Says the Tenther apologist.
"The law should speak to us in first principles"
The first principle in question is freedom of speech, but this crackpot shouldn't be allowed to libel people just because she has a web site.
The original blog is so poorly written I'm surprised anybody read it.
Yeah. Well, you're talking about people who live in a tightly-regulated industry. The way you get to be a lawyer is you go to an accredited law school, and you come out with letters, and then you take a test to prove you know whatever the local cabal says you have to know, and then you can make money as a lawyer. And then after you've done that for a while, in a regimented way, and joined all the right clubs and neglected everything else in your life for a couple of decades except maybe your tennis game, then maybe you get to be a judge.
There's no loosey-goosey startup fifteen-minute microlawyer. They don't know what to do with that. Even if you spelled it all out in some way that they could work with -- which would, inevitably, involve defining lists -- they're left with real problems. If Crystal's a sophomore with a blog and posts vicious gossip about three girls in her dorm, is she a journalist or just a slandering bitch?
Look, I just got canned over a non-work-related, from-gmail email to which I'd attached a professional sigfile. In the online and rather fluid circles in which I move -- academics, artists, and scientists doing sandbox projects which may eventually be something better-dressed -- it's plain that the sigfile's merely a "who you". To the university I worked for, it's letterhead and says the university endorses the statement. Their world is not fluid and sandboxy at all, and I doubt the administrators involved have any idea what I'm talking about when I describe it. Can I fight it as a protected-speech issue, maybe, and I'm in the process of finding out. But it'll be a tough row even if I can, precisely because online speech issues work so poorly with paper-and-institutions law. Even if I can fight, and even if I win, five years from now a sigfile may mean something else. And that's overnight in the law's eyes. It's only in the last year that the courts have managed to start dealing with doocing, which became an issue what, ten years ago.

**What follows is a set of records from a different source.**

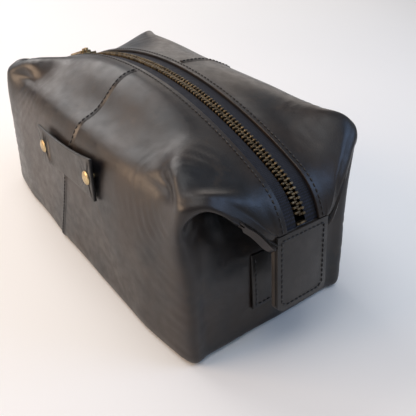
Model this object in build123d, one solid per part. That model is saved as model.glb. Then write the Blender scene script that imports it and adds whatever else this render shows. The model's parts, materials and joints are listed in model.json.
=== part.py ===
from build123d import *
import os
from math import asin, atan2, cos, degrees, radians, sin, sqrt, tan

# A soft leather wash bag with a closed metal zipper along its crown. +X runs along the bag, the labelled
# long wall faces -Y, and the bag stands on z = 0. Lengths are in millimetres, angles in degrees.

# Driving dimensions: the bag
base_length = 258.0
base_width = 128.0
side_bulge = 6.5  # how far each long wall bellies out past its corners
crown_height = 128.0  # mouth edges at mid length
front_shoulder = 104.0  # height of the crease on which the front mouth flap bends
front_drop = 6.0  # height of the sloping shoulder below that crease
front_ear = 101.0  # top corner of the end wall
back_shoulder = 117.0
back_drop = 4.0
back_ear = 114.0
shoulder_inset = 11.5  # crease, in from the corner of the long wall
wall_lean = 11.0  # end wall, in from the vertical
corner_radius = 9.0
base_radius = 6.0
leather = 2.0
lining = 0.8
layer_gap = 0.2
flap_reach = 75.0  # a mouth flap, each way from the middle
flap_gap = 0.4
mouth_gap = 25.0  # between the folded leather edges

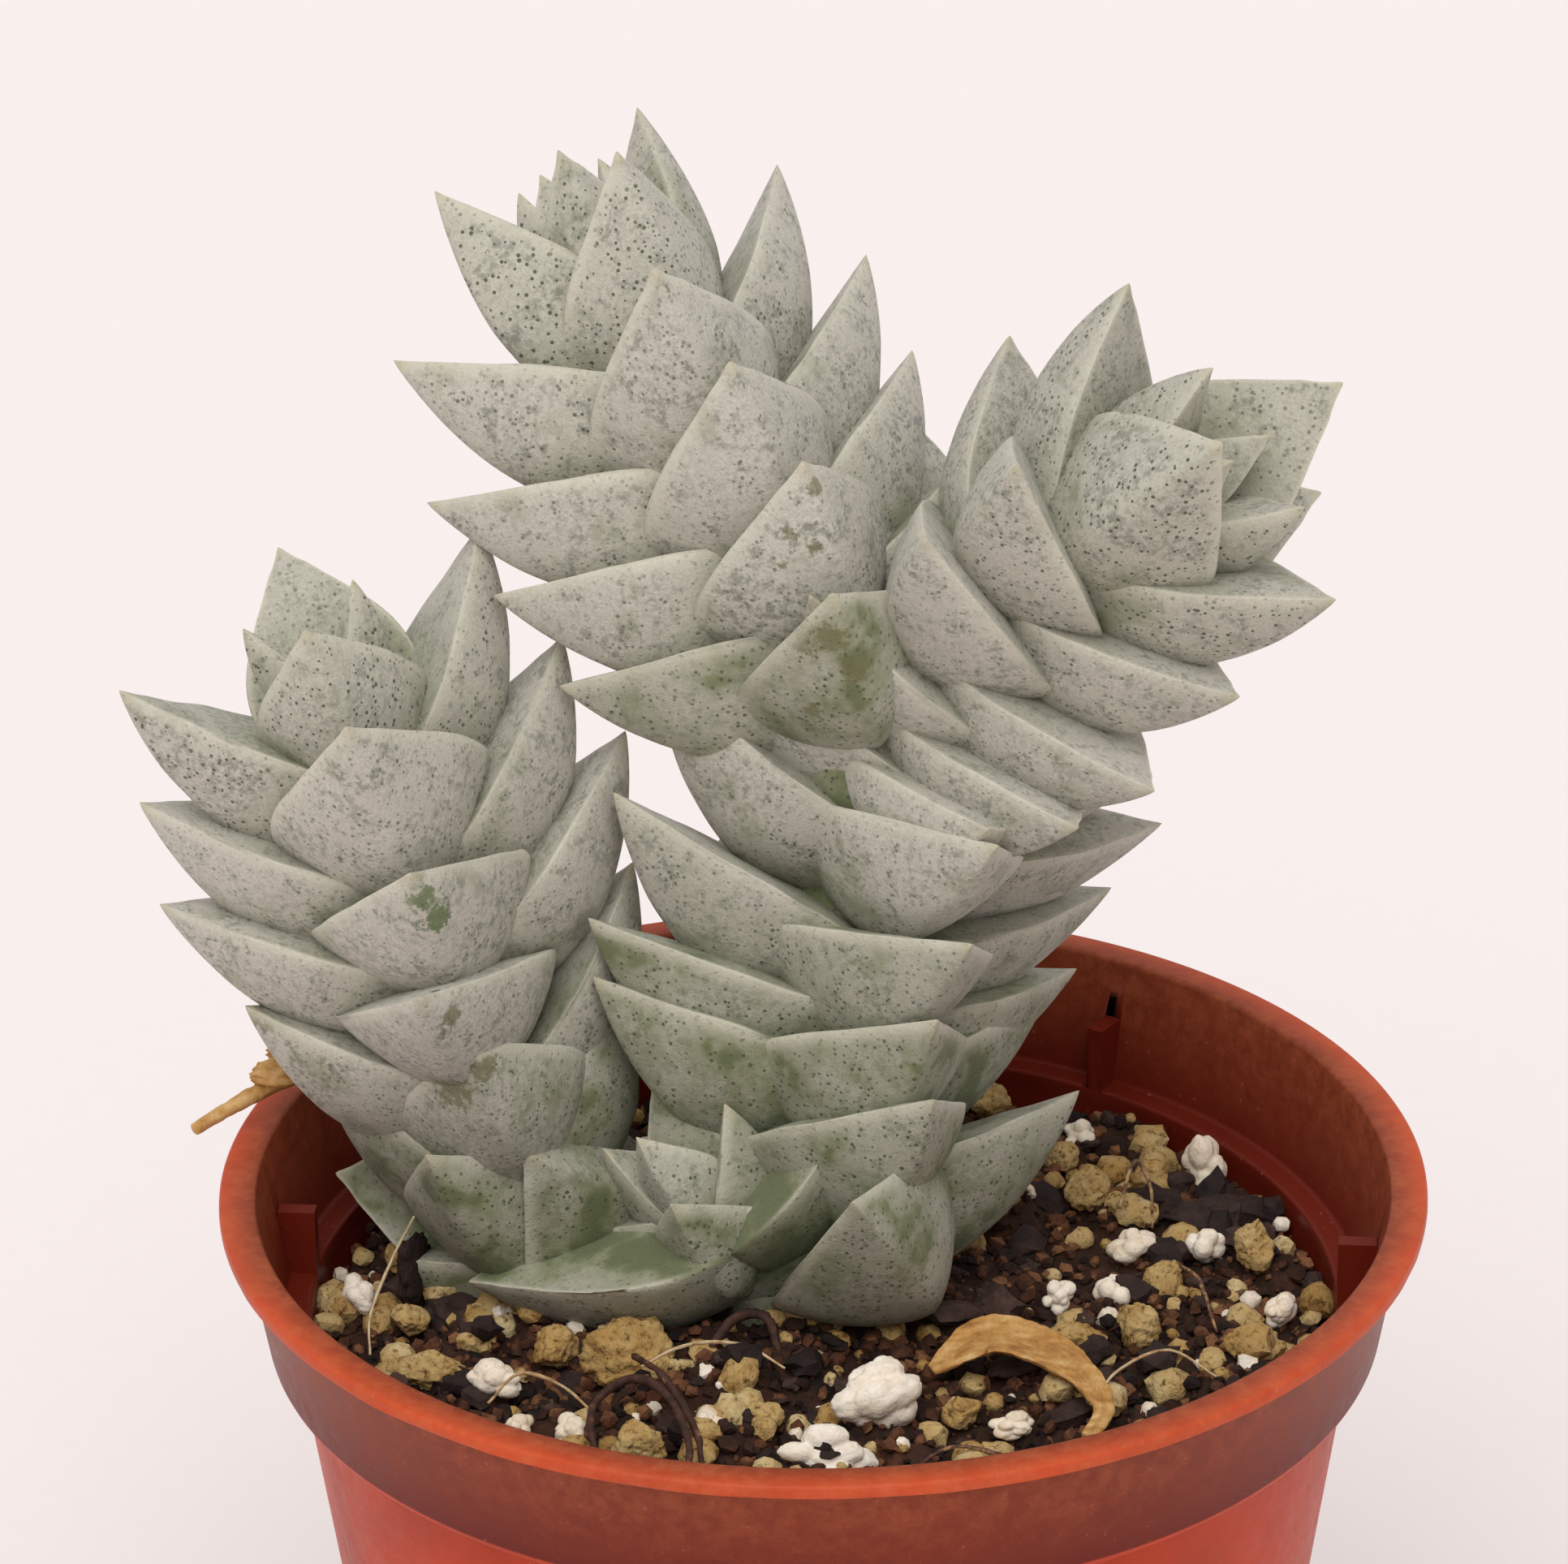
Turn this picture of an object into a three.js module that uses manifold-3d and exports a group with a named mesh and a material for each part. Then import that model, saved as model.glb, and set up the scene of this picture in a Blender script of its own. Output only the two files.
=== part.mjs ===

I really don't know that these things will ever be handled well. Essentially the problem is that the medium moves much faster than legislatures can. Given that, I'd suggest bloggers band together, find an insurance company, and hire some lawyers and lobbyists. Make it up in volume. The approach has been helpful in Britain, which has much tougher libel laws, and where the science writer Simon Singh (Fermat's Last Theorem) has had to defend against spurious libel claims. Swift and concerted work from scientists and science writers over the last year or so is resulting in libel reform there.
"Look, I just got canned over a non-work-related, from-gmail email to which I'd attached a professional sigfile."
Did it involve a racial theory?
Ms. Cox, you're looking at a judgement of $2.5 million- real dollars. It would be extremely prudent to seek licensed legal counsel in your jurisdiction. If you are not of means, I would advise you to seek legal aide from a public interest group. Federal judgments of this nature might not be the best time to go pro-se.